* _Exercise brief_
Send back all the data below, exactly as given.

* _Dataset section_
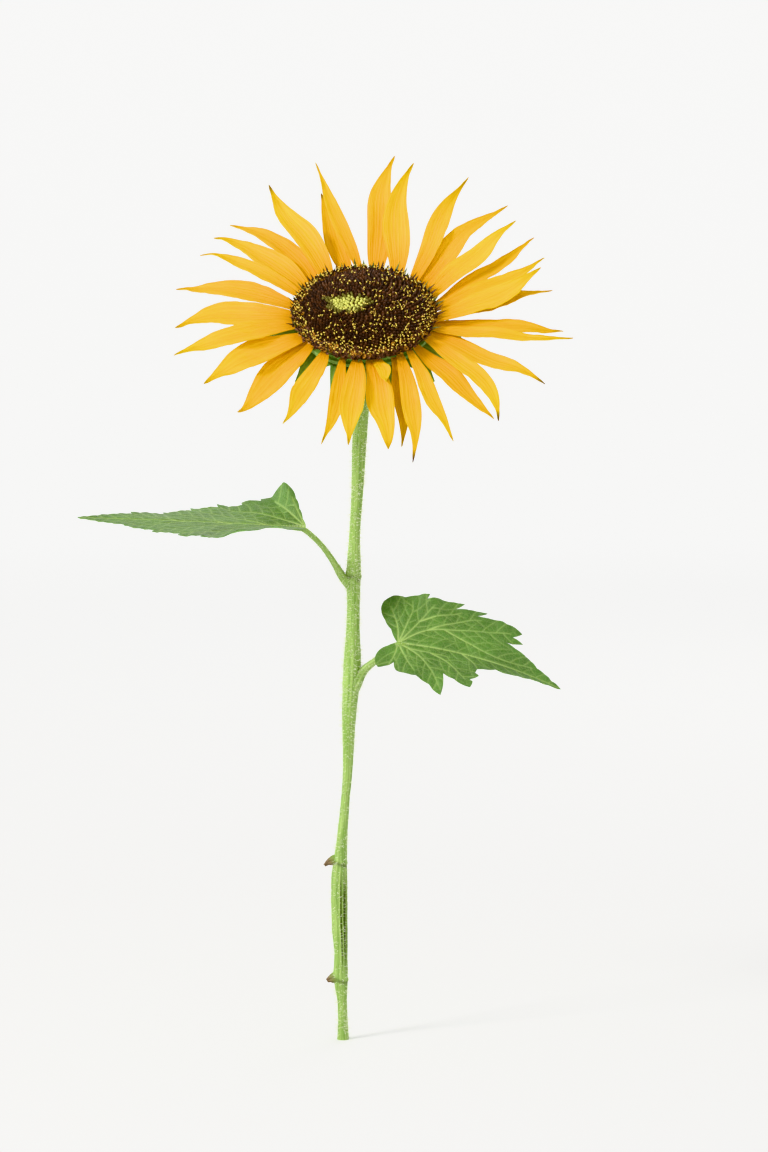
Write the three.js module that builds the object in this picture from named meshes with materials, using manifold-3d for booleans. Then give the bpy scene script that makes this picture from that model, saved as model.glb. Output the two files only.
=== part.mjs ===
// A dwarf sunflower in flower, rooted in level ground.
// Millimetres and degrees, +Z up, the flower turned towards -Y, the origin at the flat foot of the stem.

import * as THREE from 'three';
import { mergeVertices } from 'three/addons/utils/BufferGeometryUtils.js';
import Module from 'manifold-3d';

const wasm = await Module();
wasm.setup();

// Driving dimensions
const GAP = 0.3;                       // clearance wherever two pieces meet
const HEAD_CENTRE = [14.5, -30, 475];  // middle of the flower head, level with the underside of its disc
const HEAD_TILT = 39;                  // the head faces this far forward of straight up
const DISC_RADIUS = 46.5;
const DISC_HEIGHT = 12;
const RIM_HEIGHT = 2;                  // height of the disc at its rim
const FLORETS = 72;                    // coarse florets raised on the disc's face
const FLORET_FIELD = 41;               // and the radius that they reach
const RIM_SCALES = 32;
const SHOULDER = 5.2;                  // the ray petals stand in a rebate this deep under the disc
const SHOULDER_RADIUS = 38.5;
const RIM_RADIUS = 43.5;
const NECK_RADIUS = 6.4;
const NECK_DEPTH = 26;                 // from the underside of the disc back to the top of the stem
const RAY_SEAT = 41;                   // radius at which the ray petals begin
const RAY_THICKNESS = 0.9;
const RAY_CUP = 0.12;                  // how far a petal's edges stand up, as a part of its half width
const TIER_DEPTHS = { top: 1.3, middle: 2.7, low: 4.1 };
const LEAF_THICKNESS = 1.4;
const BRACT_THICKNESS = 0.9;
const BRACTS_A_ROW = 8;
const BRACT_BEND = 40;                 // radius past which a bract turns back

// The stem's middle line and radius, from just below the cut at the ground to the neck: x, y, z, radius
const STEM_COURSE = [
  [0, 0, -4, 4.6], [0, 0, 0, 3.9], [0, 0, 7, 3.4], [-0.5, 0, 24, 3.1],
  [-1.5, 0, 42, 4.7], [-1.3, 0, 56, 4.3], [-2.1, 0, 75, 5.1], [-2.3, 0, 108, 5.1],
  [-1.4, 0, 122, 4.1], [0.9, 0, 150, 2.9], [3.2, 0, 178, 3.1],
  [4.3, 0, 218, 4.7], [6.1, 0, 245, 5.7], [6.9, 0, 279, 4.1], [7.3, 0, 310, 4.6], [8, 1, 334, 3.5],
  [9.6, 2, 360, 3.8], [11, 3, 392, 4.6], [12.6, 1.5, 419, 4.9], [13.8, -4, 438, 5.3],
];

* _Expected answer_
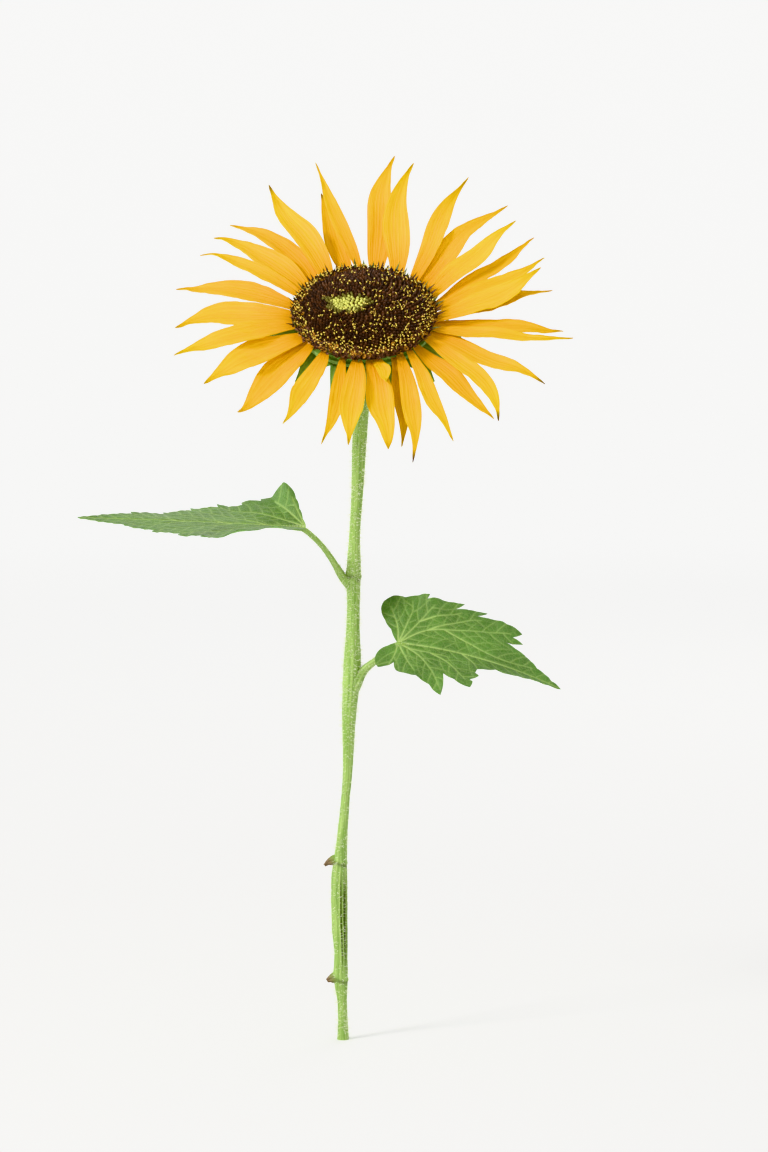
Write the three.js module that builds the object in this picture from named meshes with materials, using manifold-3d for booleans. Then give the bpy scene script that makes this picture from that model, saved as model.glb. Output the two files only.
=== part.mjs ===
// A dwarf sunflower in flower, rooted in level ground.
// Millimetres and degrees, +Z up, the flower turned towards -Y, the origin at the flat foot of the stem.

import * as THREE from 'three';
import { mergeVertices } from 'three/addons/utils/BufferGeometryUtils.js';
import Module from 'manifold-3d';

const wasm = await Module();
wasm.setup();

// Driving dimensions
const GAP = 0.3;                       // clearance wherever two pieces meet
const HEAD_CENTRE = [14.5, -30, 475];  // middle of the flower head, level with the underside of its disc
const HEAD_TILT = 39;                  // the head faces this far forward of straight up
const DISC_RADIUS = 46.5;
const DISC_HEIGHT = 12;
const RIM_HEIGHT = 2;                  // height of the disc at its rim
const FLORETS = 72;                    // coarse florets raised on the disc's face
const FLORET_FIELD = 41;               // and the radius that they reach
const RIM_SCALES = 32;
const SHOULDER = 5.2;                  // the ray petals stand in a rebate this deep under the disc
const SHOULDER_RADIUS = 38.5;
const RIM_RADIUS = 43.5;
const NECK_RADIUS = 6.4;
const NECK_DEPTH = 26;                 // from the underside of the disc back to the top of the stem
const RAY_SEAT = 41;                   // radius at which the ray petals begin
const RAY_THICKNESS = 0.9;
const RAY_CUP = 0.12;                  // how far a petal's edges stand up, as a part of its half width
const TIER_DEPTHS = { top: 1.3, middle: 2.7, low: 4.1 };
const LEAF_THICKNESS = 1.4;
const BRACT_THICKNESS = 0.9;
const BRACTS_A_ROW = 8;
const BRACT_BEND = 40;                 // radius past which a bract turns back

// The stem's middle line and radius, from just below the cut at the ground to the neck: x, y, z, radius
const STEM_COURSE = [
  [0, 0, -4, 4.6], [0, 0, 0, 3.9], [0, 0, 7, 3.4], [-0.5, 0, 24, 3.1],
  [-1.5, 0, 42, 4.7], [-1.3, 0, 56, 4.3], [-2.1, 0, 75, 5.1], [-2.3, 0, 108, 5.1],
  [-1.4, 0, 122, 4.1], [0.9, 0, 150, 2.9], [3.2, 0, 178, 3.1],
  [4.3, 0, 218, 4.7], [6.1, 0, 245, 5.7], [6.9, 0, 279, 4.1], [7.3, 0, 310, 4.6], [8, 1, 334, 3.5],
  [9.6, 2, 360, 3.8], [11, 3, 392, 4.6], [12.6, 1.5, 419, 4.9], [13.8, -4, 438, 5.3],
];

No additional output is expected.